Thoughts following the recent Nov 4 elections:
-In the past quarter-century, Oklahoma has experienced three distinct Republican electoral waves. The first two led to historic improvements in Oklahoma’s economic climate.
The first wave, 1994, resulted in Right to Work becoming law in Oklahoma. The second, 2010, led to landmark workers’ compensation and tort reforms. The third, 2014, presents a golden opportunity to lock in a responsible phaseout of Oklahoma’s burdensome income tax.
-All three waves featured Mary Fallin in a pivotal role. In 1994, she was elected as Oklahoma’s first Republican lieutenant governor and the first woman to hold the office. As presiding officer of the state Senate, she broke a tie vote and allowed Right to Work to advance to the ballot. In 2010, she became the first woman to be elected Oklahoma Governor. As chief executive, she signed workers’ compensation and tort reforms into law.
Now, after being re-elected in 2014, and with the largest GOP legislative majority in state history, Gov. Fallin has the opportunity to yet again make history.
-Every tax-cutting governor on the ballot Nov 4 was re-elected: Scott Walker in Wisconsin, Rick Snyder in Michigan, Susana Martinez in New Mexico, John Kasich in Ohio, Rick Scott in Florida, Paul LePage in Maine.
And Sam Brownback in Kansas. In the past three years, Brownback eliminated state income taxes on small business profits, lowered the income tax rate under 5 percent for all Kansans, and locked in an extended phaseout of both the personal and corporate income tax.
Liberal and conservative media alike expected Brownback to be defeated in his re-election bid. Instead, he and his tax-cutting peers across the country showed that reducing taxes on work, earnings and production is not politically unpopular.
-Candidates for open governorships were already signaling their intent to reduce income taxes on families, individuals and job creators.

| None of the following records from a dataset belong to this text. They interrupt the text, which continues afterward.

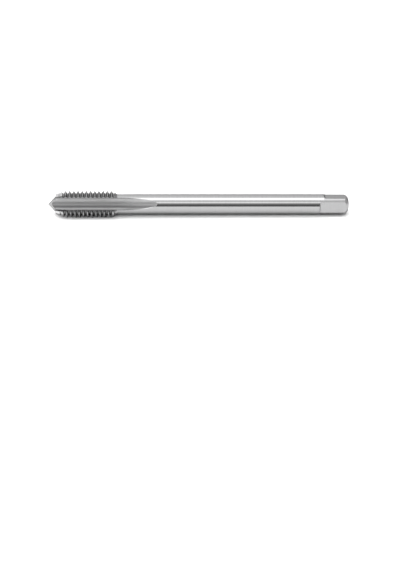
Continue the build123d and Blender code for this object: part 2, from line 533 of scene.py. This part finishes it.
edge_wear = bpy.data.node_groups.new("edge_wear", "ShaderNodeTree")
for name, way in (("Edge", "INPUT"), ("Nicks", "INPUT"), ("Wear", "OUTPUT")):
    edge_wear.interface.new_socket(name, in_out=way, socket_type="NodeSocketFloat")
tree = edge_wear
wear_in, wear_out = put(tree, "NodeGroupInput"), put(tree, "NodeGroupOutput")
where = put(tree, "ShaderNodeTexCoord")
nicks = put(tree, "ShaderNodeTexNoise")
nicks.inputs["Detail"].default_value = 3.0
tree.links.new(where.outputs["Object"], nicks.inputs["Vector"])
tree.links.new(wear_in.outputs["Nicks"], nicks.inputs["Scale"])
ragged = put(tree, "ShaderNodeMath", operation="ADD")
tree.links.new(wear_in.outputs["Edge"], ragged.inputs[0])
tree.links.new(nicks.outputs["Fac"], ragged.inputs[1])
worn_line = ranged(tree, ragged.outputs[0], 0.95, 1.35, curve="SMOOTHSTEP")
tree.links.new(worn_line, wear_out.inputs["Wear"])


def kept(tree, name):
    """A number that the grinding left on the tap."""
    return put(tree, "ShaderNodeAttribute", attribute_name=name).outputs["Fac"]


def toned(tree, colour, tone):
    """A colour times a tone that changes over the tap."""
    node = put(tree, "ShaderNodeMix", data_type="RGBA", blend_type="MULTIPLY")
    node.inputs["Factor"].default_value = 1.0
    tree.links.new(colour, node.inputs["A"])
    tree.links.new(tone, node.inputs["B"])
    return node.outputs["Result"]


def darkened(tree, colour, mask, grey):
    """A colour, darker where a mask is 1."""
    node = put(tree, "ShaderNodeMix", data_type="RGBA", blend_type="MULTIPLY")
    node.inputs["B"].default_value = (grey, grey, grey, 1)
    tree.links.new(mask, node.inputs["Factor"])
    tree.links.new(colour, node.inputs["A"])
    return node.outputs["Result"]


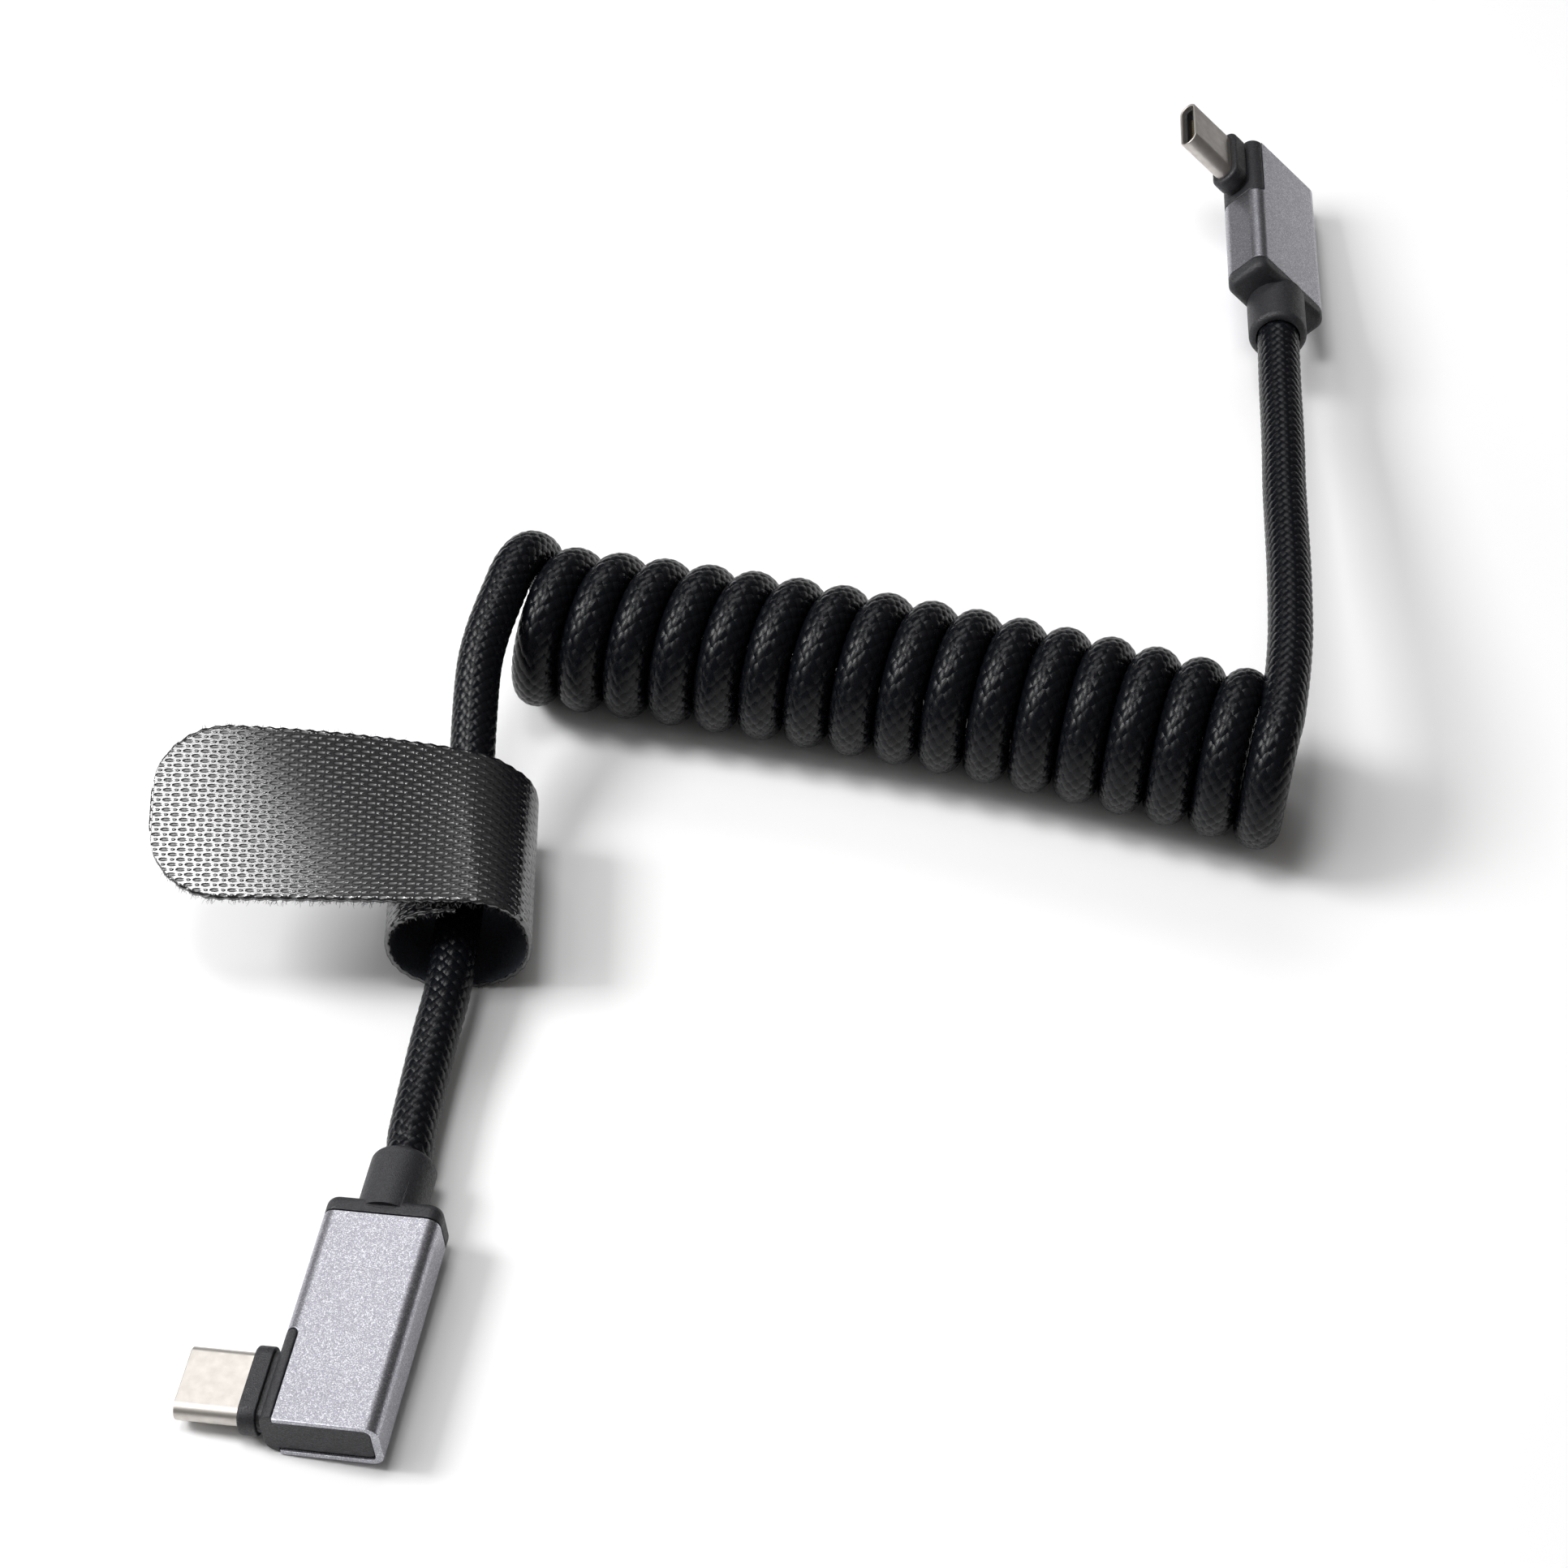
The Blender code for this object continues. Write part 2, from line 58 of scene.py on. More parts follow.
# The cable: a round 5 mm charging lead under a tight braid of black nylon yarn, wound to the left
# into 17 close turns in its middle. Its two ends run straight from the coil into the plugs' boots.
# The numbers of its route are in millimetres and radians
CABLE_RADIUS = 2.5
COIL_TURNS = 17
COIL_START = Vector((-28.93, 12.42, 0.0))
COIL_HEADING = 0.26
COIL_PITCH = 5.064
COIL_RADIUS = 6.63
COIL_WIDENS = 0.47
COIL_BOW = 2.08
FIRST_RING_LEAN = 0.263
LAST_RING_LEAN = 0.178
RING_TIP = -0.052
FIRST_TURN_STANDS_OFF = 1.355
LAST_TURN_STANDS_OFF = 0.23
PLACES_PER_TURN = 24
PLACES_BETWEEN = 24
CABLE_STEP = 0.1 * MM
LEFT_LEAD = (
    (-37.23, -55.05, 3.6), (-36.48, -49.25, 3.65), (-35.58, -43.05, 3.95), (-34.38, -35.85, 4.6),
    (-33.48, -24.95, 6.2), (-33.08, -15.15, 8.15), (-32.88, -5.05, 11.4), (-32.53, 0.85, 13.7),
    (-31.83, 4.4, 15.0), (-30.93, 7.4, 15.9), (-29.98, 10.3, 16.55),
)
RIGHT_LEAD = (
    (54.47, -6.55, 17.1), (55.17, -2.15, 16.95), (55.82, 2.95, 16.5), (56.32, 8.95, 15.8),
    (56.77, 15.65, 15.0), (57.12, 22.45, 14.1), (57.52, 30.05, 13.1), (57.97, 36.25, 12.3),
    (58.37, 42.55, 11.4), (58.72, 49.05, 10.55),
)
LEFT_PLUG = Matrix.LocRotScale(Vector((-43.93, -92.59, 3.45)) * MM,
                               Euler([math.radians(a) for a in (0.0, -5.2, -10.5)], "XYZ"), None)
RIGHT_PLUG = Matrix.LocRotScale(Vector((60.82, 92.95, 5.75)) * MM,
                                Euler([math.radians(a) for a in (170.6, 45.0, -9.3)], "XYZ"), None)
BOOT_END = 34.2
FROM_BOOT_MOUTH = (-1.2, 0.4, 1.9)


def coil_place(turn):
    """The cable's middle a number of turns along the coil, in millimetres."""
    share = turn / COIL_TURNS
    heading = Vector((math.cos(COIL_HEADING), -math.sin(COIL_HEADING), 0.0))
    aside = Vector((math.sin(COIL_HEADING), math.cos(COIL_HEADING), 0.0))
    radius = COIL_RADIUS + COIL_WIDENS * share
    bow = COIL_BOW * 4 * share * (1 - share)
    height = Vector((0, 0, radius + CABLE_RADIUS))
    middle = COIL_START + heading * COIL_PITCH * turn + aside * bow + height
    lean = FIRST_RING_LEAN + (LAST_RING_LEAN - FIRST_RING_LEAN) * share
    across = Vector((math.sin(lean), math.cos(lean), 0.0))
    up = Vector((math.sin(RING_TIP), 0.0, math.cos(RING_TIP)))
    # The first and the last quarter turn stand off where the leads run in
    spread = FIRST_TURN_STANDS_OFF * math.exp(-((turn - 0.1) / 0.22) ** 2)
    spread += LAST_TURN_STANDS_OFF * math.exp(-((COIL_TURNS - turn) / 0.3) ** 2)
    angle = 2 * math.pi * turn
    return middle + (up * math.cos(angle) + across * math.sin(angle)) * (radius + spread)


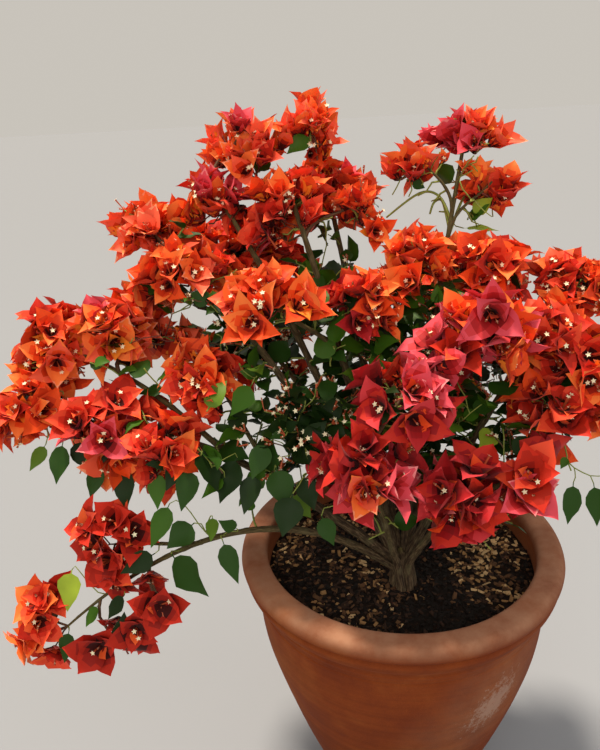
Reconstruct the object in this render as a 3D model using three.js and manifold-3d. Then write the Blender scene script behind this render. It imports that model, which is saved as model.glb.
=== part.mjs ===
// A bougainvillea bush in a round terracotta pot, as one part made of separate solids:
// the pot, its potting mix, the root crown, the boughs and the masses of leaf and bloom.
// Millimetres, +Z up. The origin is the centre of the pot's flat underside, and the bush's
// front, where its crimson bloom hangs over the rim, faces -Y.
import * as THREE from 'three';
import { mergeVertices } from 'three/addons/utils/BufferGeometryUtils.js';
import Module from 'manifold-3d';

const wasm = await Module();
wasm.setup();

// Driving dimensions of the pot, turned in terracotta.
const POT_HEIGHT = 350;
const RIM_RADIUS = 190;
const RIM_TOP_RADIUS = 182;
const RIM_INNER_RADIUS = 160;
const RIM_DEPTH = 34;
const RIM_WIDEST_DROP = 16;
const RIM_ROLL = 6;
const RIM_EASE = 1.5;
const NECK_RADIUS = 173;
const BELLY_RADIUS = 164;
const BELLY_HEIGHT = 225;
const WAIST_RADIUS = 133;
const WAIST_HEIGHT = 110;
const FOOT_RADIUS = 95;
const FOOT_CHAMFER = 4;
const WALL = 14;
const FLOOR = 18;
const POT_SIDES = 30;

// Driving dimensions of the potting mix and of the root crown that stands on it.
const SOIL_DROP = 33;
const SOIL_EDGE_DROP = 3;
const SOIL_FLAT_RADIUS = 120;
const CROWN_FOOT = new THREE.Vector2(0, -48);
const CROWN_HEIGHT = 46;
const CROWN_LEAN = new THREE.Vector2(-4, 8);
const CROWN_FOOT_RADIUS = 22;
const CROWN_WAIST_RADIUS = 15;
const CROWN_HEAD_RADIUS = 21;
const CROWN_FLARE_HEIGHT = 0.22;
const STEM_RING_RADIUS = 11;
const CROWN_ROOTS = 5;
const CROWN_ROOT_RELIEF = 0.16;

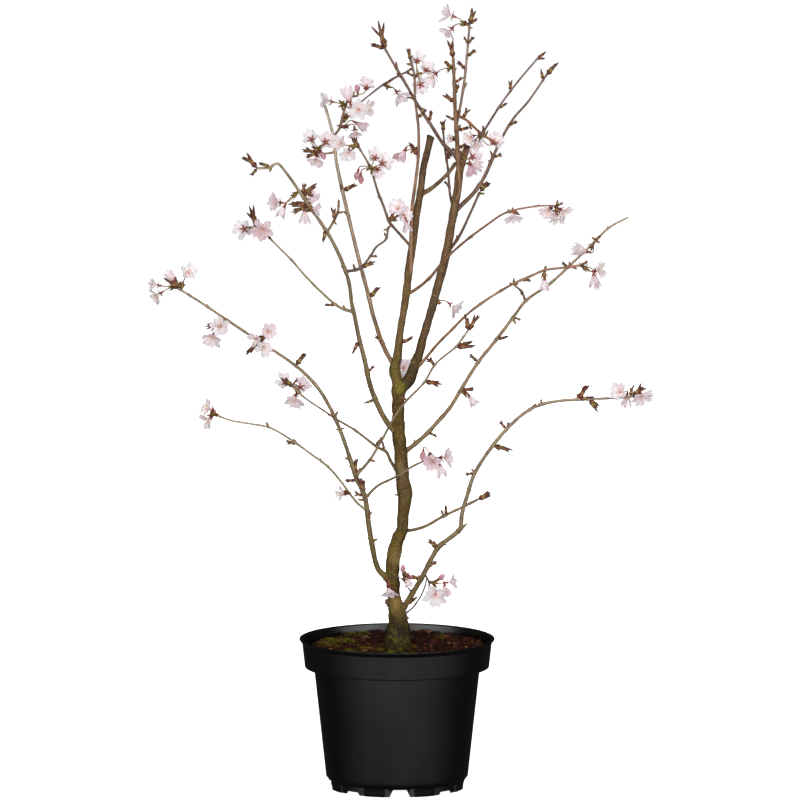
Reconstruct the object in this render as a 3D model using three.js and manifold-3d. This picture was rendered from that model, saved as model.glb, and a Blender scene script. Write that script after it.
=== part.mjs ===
// Young flowering cherry in a round nursery pot: pot, potting compost, wood with its leaf buds, blossom.
// Millimetres, +Z up, +X to the right, +Y to the back. The origin is the pot's axis at floor level.
import * as THREE from 'three';
import { mergeVertices } from 'three/addons/utils/BufferGeometryUtils.js';
import Module from 'manifold-3d';

const wasm = await Module();
wasm.setup();
const { Manifold } = wasm;

// ---- driving dimensions ----

const GAP = 0.35; // clearance between neighbouring pieces
const SLIVER = 0.02; // finest detail kept where solids are fused

const POT = {
  sides: 28,
  height: 151,
  lipRadius: 98,
  lipDepth: 5,
  lipThickness: 3.2,
  lipChamfer: 1,
  collarTopRadius: 95.5,
  collarBottomRadius: 92.3,
  collarBottom: 122.3,
  bodyTopRadius: 83.2,
  bodyLowRadius: 71.2,
  bodyLow: 13,
  heelRadius: 68.3,
  heel: 7,
  footRadius: 67.4,
  footThickness: 2.4,
  wall: 1.5,
  floor: 7.8,
  cornerFill: 0.6,
  drainHoleRadius: 4.5,
  drainHoleCircle: 48,
  drainHoleCut: 8,
};

// The notches cut in the foot, high and low ones in turn. Each block that cuts one reaches below the
// foot, and inside and outside its wall.
const NOTCH = {
  count: 8,
  turn: 2.5,
  high: { height: 7.4, widthTop: 11.6, widthBottom: 20 },
  low: { height: 2.9, widthTop: 13, widthBottom: 17 },
  below: 1,
  slack: 3,
};

const SOIL = {
  crown: 139.5,
  backRise: 0.045,
  bump: 1.6,
  rings: [30, 62],
  edgeDrop: 4,
  slack: 0.1,
};

const WOOD = { trunkSides: 8, leaderSides: 6, branchSides: 5, shootSides: 4, thinShoot: 1.75 };
const STEP = { leader: 28, branch: 25, shoot: 27 };
const BUD = {
  girth: 0.19,
  least: 0.95,
  most: 2.1,
  widest: 0.55,
  shortest: 9.6,
  fourSided: 13,
  spread: 0.5,
  forward: -0.2,
  backward: 0.4,
};

const PETAL = { count: 5, thickness: 0.65, notchedFrom: 10.9, unevenLift: 0.3, unevenReach: 0.12 };
const STALK = {
  radius: 0.5,
  straight: 24,
  bend: 0.35,
  calyxRadius: 1.25,
  calyxLength: 3,
  stubRadius: 1.1,
  stubTaper: 0.8,
  stubReach: 4.2,
  stubEnd: 0.8,
};

// Routes are laid out on a drawing plane that leans back by this angle. A route point is
// [across, up] on that plane, and its depth is how far it lies behind the pot's axis.
const DRAWING_LEAN = THREE.MathUtils.degToRad(8.6);

const SEED = { leafBuds: 11, blossom: 5 };

const OPEN = 'open';
const HALF = 'half open';
const BUDDED = 'bud';

// The trunk, from the bottom of its foot in the compost up to the fork: [across, up, radius].
const TRUNK = [
  [0.5, 104, 14], [0.5, 140, 14], [0.6, 149, 13.4], [1.2, 158, 12.2], [1.4, 166, 9.8], [0.5, 173, 9],
  [-0.5, 179, 8.4], [-2.5, 188, 6.7], [-3.8, 200, 6.6], [-4.5, 214, 6.6], [-3.8, 228, 7.2],
  [-2, 238, 7], [0.8, 248, 6.3], [5, 258, 6], [6, 272, 5.8], [7.2, 284, 6.2], [8, 293, 7.9],
  [6.6, 302, 7], [4.8, 318, 6.8], [3.6, 336, 6.5], [1.4, 356, 6.8], [1.2, 372, 6.2],
  [1.2, 388, 6.2], [2, 398, 7.4], [4.5, 406, 6.5],
];
const TRUNK_DEPTH = [0, 0, -2, 0, 2, 1];

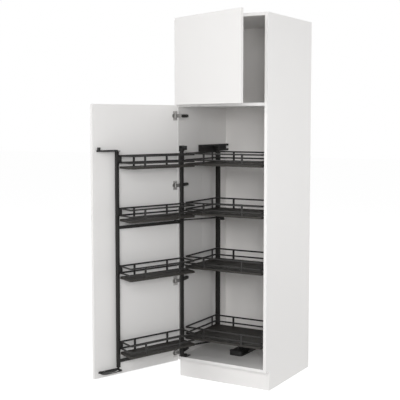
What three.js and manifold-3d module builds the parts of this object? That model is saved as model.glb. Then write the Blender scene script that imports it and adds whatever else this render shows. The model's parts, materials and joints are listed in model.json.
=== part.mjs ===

Pete Ricketts in Nebraska — in an “income tax sandwich” between Kansas and no-income-tax South Dakota (similar to Oklahoma’s position between Kansas and Texas) — has said he will work to reduce income tax rates. So has Doug Ducey in Arizona, tired of seeing California tax refugees pass over his state en route to no-income-tax Nevada and Texas. Ricketts and Ducey, now elected, can be expected to lead their states in competitive directions.
Also, several gubernatorial contests in states where governors had recently raised taxes saw those offices flip to the other political party, including in Illinois, Maryland and Massachusetts.
-During her campaign, when discussing issues outside of pushing back against Pres. Obama’s extensive overreach, Gov. Fallin perhaps turned most often to her efforts to lower Oklahoma’s income tax. Her 2012 proposal to phase out the tax over time was the boldest policy initiative of her first term.
Now, Oklahoma is presented with a window of opportunity to realize the biggest remaining game-changer in the 50-state competition for jobs and growth. This window isn’t guaranteed to stay open beyond 2018, as anyone who thought Steve Largent would succeed Frank Keating as Governor in 2002 — after Republicans had taken back control of Washington, D.C., and Oklahoma’s electorate had shifted back toward the political middle — can attest.
As we near the first of four legislative sessions comprising Gov. Fallin’s final term, there’s no better time than now to secure a responsible phaseout of Oklahoma’s income tax.